Il 16 luglio 1054, durante una celebrazione liturgica nella chiesa di Santa Sofia, i legati papali deposero una bolla di scomunica sull’altare, condannando Michele Cerulario. In risposta, il patriarca scomunicò a sua volta il cardinale Umberto e i suoi rappresentanti. Sebbene inizialmente queste scomuniche fossero rivolte solo ai singoli e non alle rispettive Chiese nel loro complesso, segneranno l’inizio della separazione formale tra la Chiesa cattolica e quella ortodossa.

Le conseguenze dello scisma

Lo Scisma del 1054 non fu subito percepito come definitivo, ma con il tempo si consolidò e divenne irreversibile. I tentativi di riconciliazione furono numerosi ma infruttuosi, soprattutto dopo episodi traumatici come il sacco di Costantinopoli del 1204, durante la quarta crociata, compiuto proprio da eserciti cristiani occidentali. Questo evento aggravò le divisioni e alimentò una profonda diffidenza tra le due confessioni.

Con il tempo, la Chiesa ortodossa sviluppò una propria identità autonoma, mantenendo le sue tradizioni liturgiche, linguistiche e teologiche. La Chiesa cattolica, d’altro canto, continuò a rafforzare la figura del papa come guida universale della cristianità.

Ancora oggi, nonostante i rapporti siano migliorati e ci siano stati momenti di dialogo ecumenico, la frattura tra cattolici e ortodossi non è stata sanata. Nel 1965, papa Paolo VI e il patriarca Atenagora revocarono reciprocamente le scomuniche del 1054, ma le due Chiese restano separate.

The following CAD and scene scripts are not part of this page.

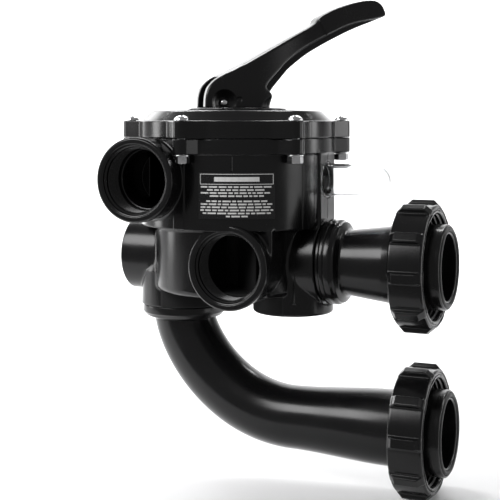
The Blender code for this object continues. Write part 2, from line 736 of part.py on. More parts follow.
def make_union_tail(name, height):
    """Union end glued into the pipe: shoulder behind the nut, ring and seal groove in front."""
    face = UNION_END_X
    start = PIPE_END_X + GAP
    profile = [(26 * MM, 166 * MM), (30.2 * MM, 166 * MM), (30.2 * MM, start),
               (45 * MM, start), (45 * MM, 183 * MM), (43.5 * MM, 183.8 * MM),
               (42.6 * MM, 183.8 * MM), (42.6 * MM, 189 * MM), (TAIL_R, 190 * MM),
               (TAIL_R, face - 1 * MM), (TAIL_R - 1 * MM, face), (37.2 * MM, face),
               (37.2 * MM, face - 2.6 * MM), (32.6 * MM, face - 2.6 * MM), (32.6 * MM, face),
               (31 * MM, face), (PORT_MOUTH_R, face - 0.8 * MM), (PORT_MOUTH_R, 192 * MM),
               (26 * MM, 188 * MM)]
    centre = Vector((0, 0, height))
    finish(turned(profile, MEDIUM, centre, AXIS_X), name, black_plastic(), centre)


def make_union_o_ring(name, height):
    centre = Vector((0, 0, height))
    seal = o_ring(34.9 * MM, 1.9 * MM, UNION_END_X - 0.3 * MM, MEDIUM, centre, AXIS_X)
    finish(seal, name, rubber(), centre)


def make_union_nut(name, height, first_rib):
    """Ribbed nut that turns freely on the pipe behind the tail's shoulder."""
    centre = Vector((0, 0, height))
    edge = 2 * MM
    profile = [(37 * MM, NUT_LOW_X), (NUT_R - edge, NUT_LOW_X), (NUT_R, NUT_LOW_X + edge),
               (NUT_R, NUT_HIGH_X - edge), (NUT_R - edge, NUT_HIGH_X),
               (NUT_THREAD_R, NUT_HIGH_X), (NUT_THREAD_R, NUT_LOW_X + 6 * MM),
               (37 * MM, NUT_LOW_X + 6 * MM)]
    nut = turned(profile, MEDIUM, centre, AXIS_X)
    half = 4.8 * MM
    for index in range(NUT_RIB_COUNT):
        angle = 2 * math.pi * index / NUT_RIB_COUNT + first_rib
        outline = [(NUT_LOW_X + 0.6 * MM, 52 * MM), (NUT_LOW_X + 0.6 * MM, 58.5 * MM),
                   (NUT_LOW_X + 4 * MM, NUT_RIB_R), (NUT_HIGH_X - 4 * MM, NUT_RIB_R),
                   (NUT_HIGH_X - 0.6 * MM, 58.5 * MM), (NUT_HIGH_X - 0.6 * MM, 52 * MM)]
        side = Matrix.Rotation(math.pi / 2, 4, "X")
        rib = slab(outline, -half, half, side)
        rib.data.transform(Matrix.Rotation(angle, 4, "X"))
        rib.data.transform(Matrix.Translation(centre))
        join(nut, rib)
    finish(nut, name, black_plastic(), centre)


# ---------------------------------------------------------------- build

def main():
    global VALVE_AXIS
    for old in list(bpy.data.objects):
        bpy.data.objects.remove(old)
    VALVE_AXIS = bpy.data.objects.new("valve_axis", None)
    bpy.context.collection.objects.link(VALVE_AXIS)
    VALVE_AXIS.location = (ROTOR_X, 0, 0)

    make_valve_body()
    make_label()
    make_cover()
    make_cover_o_ring()
    for index, angle in enumerate(bolt_angles(), start=1):
        make_screw(index, angle)
        make_washer(index, angle)
        make_hex_nut(index, angle)
    make_index_plate()
    make_spider_gasket()
    make_rotor()
    make_stem_seals()
    make_spring()
    make_washers()
    make_handle()
    make_handle_pin()
    make_sight_glass()
    make_upper_pipe()
    make_elbow_pipe()
    for name, height, first_rib in (("upper", 0.0, UPPER_NUT_ANGLE),
                                    ("lower", LOWER_UNION_Z, LOWER_NUT_ANGLE)):
        make_union_tail(name + "_union_tail", height)
        make_union_nut(name + "_union_nut", height, first_rib)
        make_union_o_ring(name + "_union_o_ring", height)


main()
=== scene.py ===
"""Looks of the six-way multiport valve: moulded black body, lid, lever, unions and their pipes.

Lengths are in millimetres in the valve's own frame until a piece is placed: the origin is on the
rotor axis at the height of the lower ports, +Z up, +X towards the filter unions and -Y out of the
pump and return ports. Moulded pieces come from distance fields, so their fillets and rounded
edges are real geometry; turned pieces come from profiles whose corners are rounded.
"""

import math

import bmesh
import bpy
import numpy as np
from mathutils import Matrix, Vector


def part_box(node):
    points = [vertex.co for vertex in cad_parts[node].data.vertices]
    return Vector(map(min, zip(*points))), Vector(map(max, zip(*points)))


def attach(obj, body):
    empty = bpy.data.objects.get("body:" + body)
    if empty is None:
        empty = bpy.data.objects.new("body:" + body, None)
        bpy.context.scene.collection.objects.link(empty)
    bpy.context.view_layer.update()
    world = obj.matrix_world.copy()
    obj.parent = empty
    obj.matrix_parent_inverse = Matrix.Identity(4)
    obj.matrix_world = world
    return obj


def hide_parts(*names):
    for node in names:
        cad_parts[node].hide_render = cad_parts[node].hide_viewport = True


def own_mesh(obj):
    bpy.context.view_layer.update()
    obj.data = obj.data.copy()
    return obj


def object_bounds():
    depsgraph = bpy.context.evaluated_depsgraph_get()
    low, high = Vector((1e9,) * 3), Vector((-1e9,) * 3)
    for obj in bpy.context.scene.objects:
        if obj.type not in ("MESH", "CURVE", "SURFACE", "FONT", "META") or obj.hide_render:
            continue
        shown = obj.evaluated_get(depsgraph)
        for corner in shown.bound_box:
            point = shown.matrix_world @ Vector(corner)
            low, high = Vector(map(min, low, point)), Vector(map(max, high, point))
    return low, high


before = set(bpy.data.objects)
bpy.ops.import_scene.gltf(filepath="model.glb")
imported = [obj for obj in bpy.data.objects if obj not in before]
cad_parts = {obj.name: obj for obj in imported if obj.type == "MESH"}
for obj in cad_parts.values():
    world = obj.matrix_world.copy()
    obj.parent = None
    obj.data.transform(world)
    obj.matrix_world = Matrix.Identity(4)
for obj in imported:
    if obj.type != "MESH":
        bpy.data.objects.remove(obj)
CAD_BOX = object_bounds()

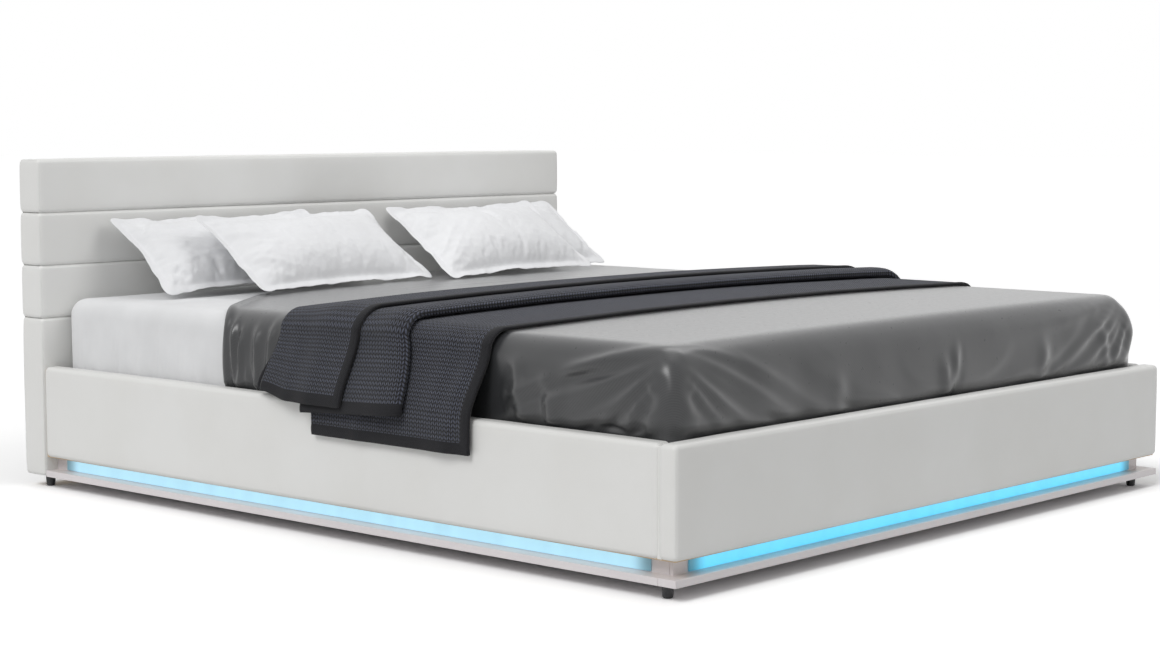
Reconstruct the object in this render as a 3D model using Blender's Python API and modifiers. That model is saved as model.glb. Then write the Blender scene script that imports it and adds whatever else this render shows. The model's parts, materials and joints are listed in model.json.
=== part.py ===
"""Upholstered storage bed with a lit plinth, modelled in Blender.

Metres, +Z up, +Y towards the headboard, X across the bed.
The origin is on the floor under the middle of the bed.
"""
import bpy
import bmesh
from math import acos, atan2, cos, exp, hypot, pi, radians, sin, sqrt
from mathutils import Matrix, Vector

# Overall sizes
bed_width = 1.900
bed_length = 2.146
panel_thickness = 0.045
rail_top = 0.308
foot_height = 0.030
plinth_board_thickness = 0.016
light_gap = 0.033
recess_depth = 0.036
headboard_overhang = 0.0025
headboard_depth = 0.084
headboard_top = 0.827
headboard_bottom = 0.0315

# Fits shared by all pieces
seat_gap = 0.0003
overrun = 0.010

# Upholstery: leather over foam, wrapped round timber cores
cover_thickness = 0.006
cover_edge_radius = 0.012
cover_return = 0.030
headboard_pad_thickness = 0.018
groove_radius = 0.007
headboard_bands = 4
band_arc_steps = 3
headboard_corner_radius = 0.012
groove_from_top = 0.133
groove_pitch = 0.132
headboard_back_thickness = 0.003

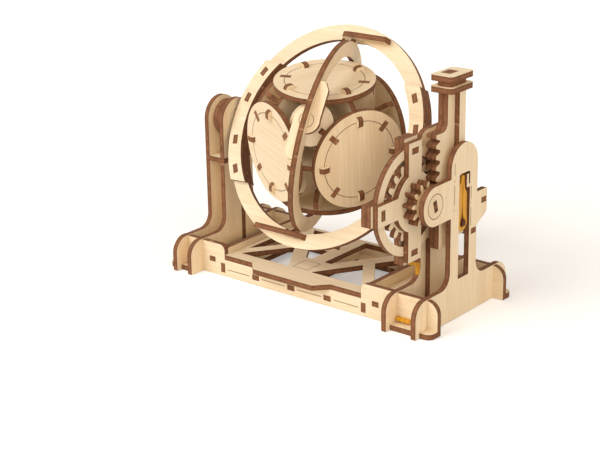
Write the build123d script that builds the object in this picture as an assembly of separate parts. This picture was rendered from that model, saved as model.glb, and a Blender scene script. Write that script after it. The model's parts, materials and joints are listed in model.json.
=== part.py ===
"""Key-driven wooden gimbal toy: laser-cut plywood sheets joined by tabs and slots.

Millimetres.  Origin on the rest plane, under the centre of the spinning rings.
+X runs along the frame towards the gearbox and the key, -Y is the front, +Z is up.
"""
from build123d import *
from math import acos, asin, atan2, cos, degrees, hypot, pi, radians, sin, sqrt, tan
import os

# ---- Sheet and fits ----------------------------------------------------------
SHEET = 3.0              # plywood thickness
FIT = 0.05               # play on each side of a tab in its slot
RUN = 0.08               # radial play of a turning disc in its hole
LAYER_GAP = 0.15         # play between a turning layer and its neighbours
SLIDE_GAP = 0.4          # play on each side of the sliding key
BARS_GAP = 0.3           # play between the key's back and its guide bars
JOIN = 1.0               # overlap of outlines that become one piece

# ---- Base frame --------------------------------------------------------------
BASE_HALF_DEPTH = 33.4   # outer faces of the front and rear plates
PLATE_LOW = 10.1         # top of the plates under the deck
PLATE_HIGH = 18.9        # top of their raised ends
PLATE_CORNER = 3.5       # rounding where the raised end starts
PLATE_END = 7.0          # rounding of the plate's outer end
PLATE_OVERHANG = 6.8     # plate length past the outer uprights
LAP = 9.5                # height where plates and uprights cross
DECK_SETBACK = 16.9      # from the deck's end to the left inner upright
DECK_RAIL = 3.7          # wood left at the deck's ends
DECK_FRONT_RAIL = 8.2    # wood left along its front edge
DECK_REAR_RAIL = 3.0     # and along its rear edge
DECK_SPINE_HALF = 4.6    # half width of the wood across its middle
DECK_PANEL_HALF = 8.6    # half width of the solid panel behind the lip
DECK_PANEL_REAR = -8.5   # where that panel ends
DECK_LONG_BAR = ((0.0, -30.2), (41.8, 35.4))    # ends of each long bar's middle line
DECK_LONG_WIDTH = 8.4
DECK_SHORT_BAR = ((24.0, 7.5), (47.0, -24.9))   # ends of each short bar's middle line
DECK_SHORT_WIDTH = 6.8
DECK_LIP = 7.6           # how far the front lip stands out
DECK_LIP_RISE = 7.0      # length of each slanted side of the lip
DECK_LIP_HALF = 21.0     # half length of the lip's straight edge
RIB_HEIGHT = 16.6        # top of the ribs at the deck's ends
RIB_SLOT_LOW = 2.2       # bottom of the ribs' tabs
RIB_SLOT = 5.5           # height of the ribs' tabs
RAIL_LOW = 2.9           # bottom of the lower frame
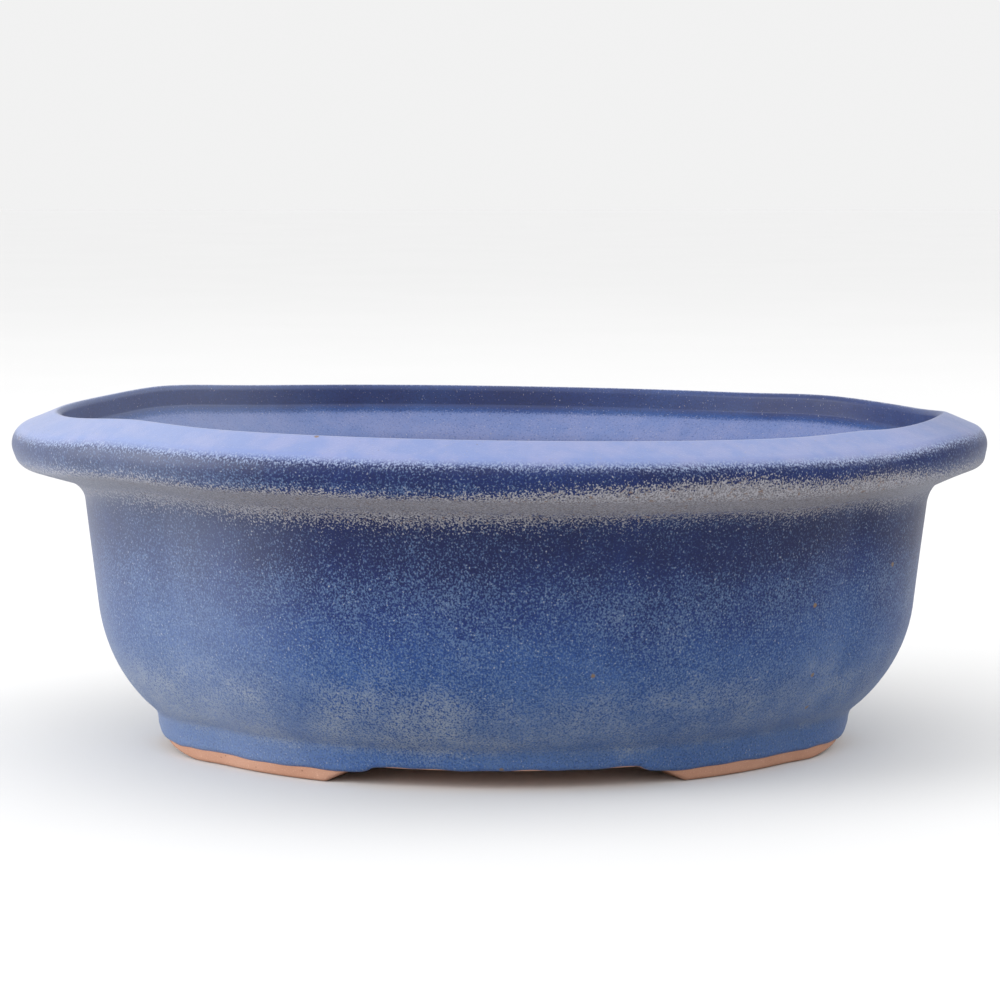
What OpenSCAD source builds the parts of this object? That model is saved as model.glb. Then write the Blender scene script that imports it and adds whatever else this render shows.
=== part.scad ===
// Bonsai pot: a lobed, glazed stoneware pot, built from a slab, wall panels, lip strips
// and corner feet that are luted together, coated with glaze and fired.
//
// Every level of the pot has the same plan, moved in or out by an offset. The plan is eight
// tangent arcs: four lobes and the four notches between them. A section of the pot is drawn
// with points [offset, height]: offset 0 is the widest line of the lip, and it is negative
// towards the middle of the pot. Turning a section about the centre of each arc makes the pot.

/* [Overall] */
// Length over the lip
pot_l = 300; // [250:1:360]
// Width over the lip
pot_w = 240; // [200:1:290]
// Height from the table to the top of the lip
pot_h = 104; // [86:1:125]

/* [Plan] */
// Angle that each end lobe turns through, from notch to notch
end_lobe_turn = 105; // [100:0.5:110]
// Angle that each long lobe turns through, from notch to notch
long_lobe_turn = 93; // [88:0.5:100]
// Radius that softens each notch, at the widest line of the lip
notch_r = 24; // [12:1:40]

/* [Body] */
// Thickness of the fired wall
wall_t = 8; // [5:0.5:10]
// Outward lean of the upper wall, in degrees
wall_lean = 6.3; // [3:0.1:9]
// Height where the belly's curve starts below the straight wall
belly_h = 45; // [38:1:54]
// Radius of the belly's curve
belly_r = 50; // [42:1:60]
// Height of the crease between the belly and the foot band
crease_h = 11.7; // [10:0.1:14]
// Radius that softens the crease
crease_r = 5; // [2:0.5:6]
// Outward lean of the foot band, in degrees
band_lean = 13.5; // [8:0.5:16]

/* [Lip] */
// Height of the lip above the neck
lip_h = 22; // [18:0.5:26]
// How far the lip stands out from the wall at the neck
lip_over = 19.5; // [16:0.5:23]
// How far the lip's crest is in from its widest line
crest_in = 15; // [13:0.5:18]
// Rise of the lip's underside, in degrees
lip_under_rise = 20; // [14:1:26]
// Fall of the lip's top from the crest to the outer edge, in degrees
lip_top_fall = 22; // [16:1:28]
// Outward lean of the lip's outer face, in degrees
lip_face_lean = 16; // [10:1:20]
// Height of the upright face inside the crest
lip_step_h = 6.5; // [4:0.5:8]
// Slope of the ledge below that face, in degrees
ledge_slope = 42; // [36:1:48]
// Radius of the neck below the lip
neck_r = 8.5; // [5:0.5:10]
// Radius of the lip's outer edge
lip_edge_r = 6.5; // [4:0.5:7]
// Radius of the lip's lower corner
lip_under_r = 4; // [2:0.5:5]
// Radius of the crest
crest_r = 2; // [1:0.5:3]
// Radius where the ledge runs into the inner wall
ledge_r = 10; // [5:1:12]

/* [Feet] */
// Height of the feet, and of the arches between them
foot_h = 6; // [5:0.5:8]
// Width of a foot's ring at the table
foot_w = 13; // [11:0.5:16]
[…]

Lo Scisma d’Oriente del 1054 rappresenta uno spartiacque nella storia del cristianesimo: non solo segnò la divisione tra due grandi rami della fede cristiana, ma evidenziò anche le profonde divergenze culturali, teologiche e politiche che attraversavano l’Europa medievale. La separazione tra cattolici e ortodossi non fu un evento isolato, ma il risultato di un lungo processo di distacco, incomprensioni e conflitti. Comprendere le cause e le conseguenze di questo scisma significa riflettere su una delle ferite più profonde della cristianità, le cui tracce sono visibili ancora oggi.